Long de plus de 300 m, le palais Catherine, bleu et blanc, devait surpasser par ses somptuosités baroques les fastes du château de Versailles. A voir absolument dans ce magnifique ensemble rococo, le cabinet d'ambre : une salle tout entière décorée en ambre, résine transparente, traversée par la lumière. La chapelle du palais présente cinq coupoles en bulbes dont les sinuosités baroques se marient avec la tradition byzantine.
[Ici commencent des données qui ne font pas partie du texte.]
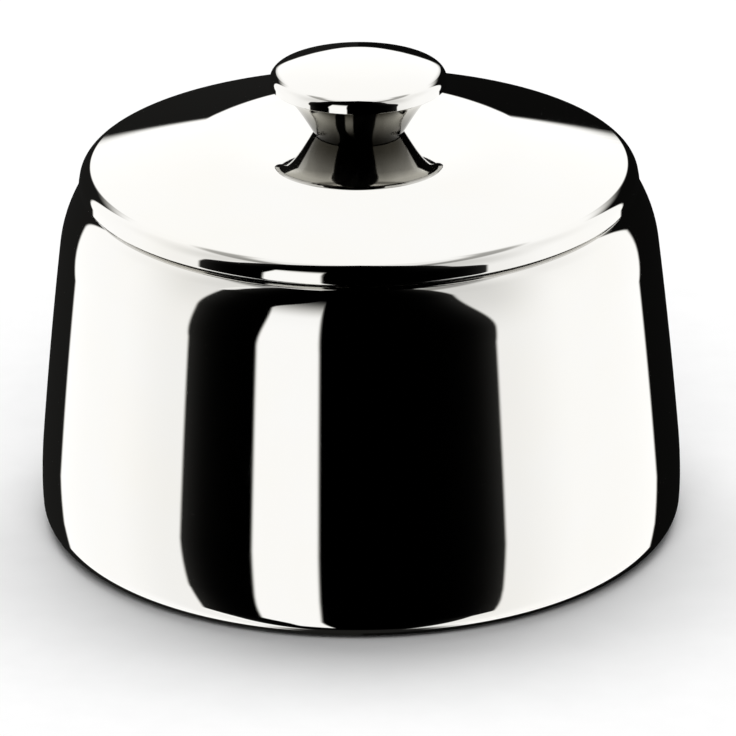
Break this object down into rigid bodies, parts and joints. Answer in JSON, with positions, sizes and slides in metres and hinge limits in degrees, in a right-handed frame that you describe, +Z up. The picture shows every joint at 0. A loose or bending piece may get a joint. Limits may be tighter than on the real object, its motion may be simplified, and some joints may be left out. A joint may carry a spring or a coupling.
{
  "type": "covered sugar bowl",
  "caption": "Round metal sugar bowl with a rounded shoulder, a lift-off lid that slopes away from its flat middle, and a trumpet-shaped knob with a crowned disc on top.",
  "frame": {"origin": "centre of the bowl's foot, on the surface it stands on", "axes": "+Z up along the bowl's and the lid's common axis; X and Y are free, because every visible piece is turned about Z"},
  "size_m": [0.1, 0.1, 0.0753],
  "materials": {
    "bowl_shell": "mirror-polished outside, satin inside",
    "base_disc": "satin, turned lines",
    "mouth_ring": "polished",
    "lid_cover": "mirror-polished outside, satin inside",
    "lid_locating_ring": "satin",
    "knob_stem": "mirror-polished",
    "knob_cap": "mirror-polished",
    "knob_stud": "plain, as turned",
    "knob_washer": "plain, stamped",
    "knob_nut": "plain, as turned"
  },
  "bodies": {
    "bowl": {"bowl_shell": "bowl_shell", "base_disc": "base_disc", "mouth_ring": "mouth_ring"},
    "lid_ring": {"lid_locating_ring": "lid_locating_ring"},
    "lid": {"lid_cover": "lid_cover", "knob_stem": "knob_stem", "knob_cap": "knob_cap", "knob_stud": "knob_stud", "knob_washer": "knob_washer", "knob_nut": "knob_nut"}
  },
  "joints": [
    {"name": "lid_lift", "type": "slide", "parent": "bowl", "child": "lid_ring", "axis": [0, 0, 1], "range_m": [0, 0.06]},
    {"name": "lid_turn", "type": "hinge", "parent": "lid_ring", "child": "lid", "pos_m": [0, 0, 0.0555], "axis": [0, 0, 1], "continuous": true}
  ]
}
En face de la vaste cour d'honneur du palais Catherine, le palais Alexandre contraste, avec son vis-à-vis, par son parfait classicisme. Tsarskoyé Selo est aussi, relié à la chapelle du palais Catherine, le lycée, de facture classique, bâti en 1791, où Alexandre Pouchkine a fait ses classes entre 1811 et 1817. En 1937, la ville prit le nom de Pouchkine à l'occasion du centenaire de sa mort tragique. Autour de ces palais deux grands parcs à l'anglaise, avec étangs et arboretum, assurent une jolie promenade pour ceux qui ont décidé de passer la journée au vert.
Cathédrale Saint-Isaac
Son dôme d'or est visible depuis tous les points de la ville. La cathédrale Saint-Isaac, qui fut pendant longtemps la deuxième plus grande église de la chrétienté, après Saint-Pierre-de-Rome, se dresse face à la Neva, étrangement isolée sur sa place.
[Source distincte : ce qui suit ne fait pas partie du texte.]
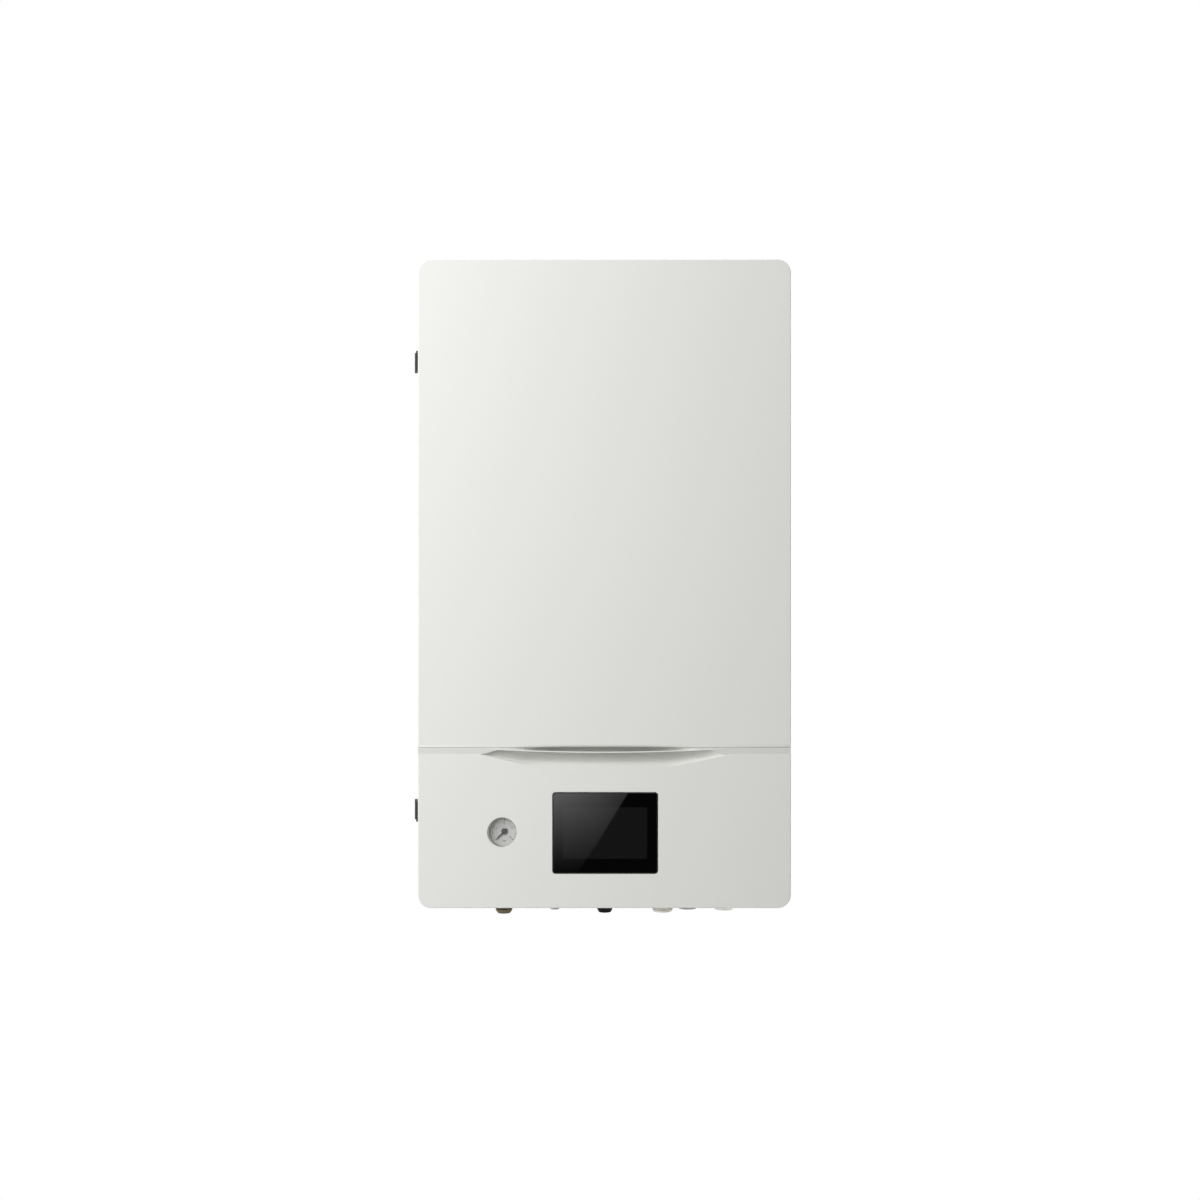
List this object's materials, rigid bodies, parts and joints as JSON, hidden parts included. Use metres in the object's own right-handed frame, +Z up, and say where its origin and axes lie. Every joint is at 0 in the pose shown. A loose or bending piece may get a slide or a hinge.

Quelques chiffres suffisent pour illustrer le gigantisme d'une construction où le défi technique le dispute aux exigences esthétiques. Recouvert d'une centaine de kilos d'or, le dôme ceint d'une colonnade s'élève à 102 m (8 m de moins que les Invalides) coiffant de son diamètre de près de 22 m. L'intérieur de la cathédrale est à la hauteur : la richesse de la décoration contraste avec l'austère sobriété de l'extérieur. Un décor solennel, fresques, marbres polychromes et autres matériaux précieux ; des colonnes de malachite verte, de lapis-lazuli ou encore de porphyre soutiennent l'édifice aux murs recouverts de quelque 200 toiles, mosaïques et fresques représentant des saints. Enfin, témoignage presque insolite de l'orthodoxie, Saint-Isaac s'orne d'une superbe iconostase. La cathédrale est rouverte au culte mais seulement pour les grandes fêtes religieuses (Pâques et le Noël russe, le 6 janvier). La coupole : la vue à 360° sur Saint-Pétersbourg est vraiment magnifique. A une hauteur où les tumultes de la ville n'arrivent pas, on profite à plein des façades colorées, des élégantes structures métalliques des ponts, des toits d'or du palais Michel et de la forteresse Pierre-et-Paul, de la bande liquide de la Neva et plus loin des eaux de la Baltique. Un long regard sur le rêve de Pierre devenu réalité.
Forteresse Pierre-et-Paul
Berceau de la ville, la forteresse se dresse face à la Neva depuis l'île aux Lièvres. C'est en 1703 que les premières pierres furent posées sur ce petit bout d'île dans une architecture à la Vauban. Pierre le Grand lui-même, qui avait sa demeure juste à côté (maisonnette de Pierre), surveillait les travaux.
Il fallut plus de vingt ans pour venir à bout de la terre meuble des marécages de la Neva et pour faire tenir ce vaisseau de pierre sur les sables de l'île aux Lièvres. Et la forteresse ne livra finalement jamais bataille.
Mais elle entra dans l'histoire pour deux raisons : tout d'abord, la cathédrale présente dans son enceinte (Pierre-et-Paul) fut le premier édifice religieux de la ville. Et la tradition demeura pour les tsars de s'y rendre pour toutes les occasions importantes. C'est elle aussi qui abrite la nécropole impériale. Autre fait marquant : lorsque la perspective d'une guerre avec les Suédois se fut éloignée, une partie de la forteresse devint prison, l'une des pires du pays. C'est là que furent enfermés les décabristes, ces membres de la noblesse éclairée qui avaient tenté de renverser Nicolas Ier lors de son intronisation en 1825, avant leur exil à vie en Sibérie. Plus tard, en 1849, c'est Dostoïevsky qui fut accusé de complot et enfermé dans la forteresse où il subit un simulacre d'exécution, avant d'être lui aussi envoyé en exil en Sibérie. Il en tirera le sujet des Souvenirs de la maison des morts.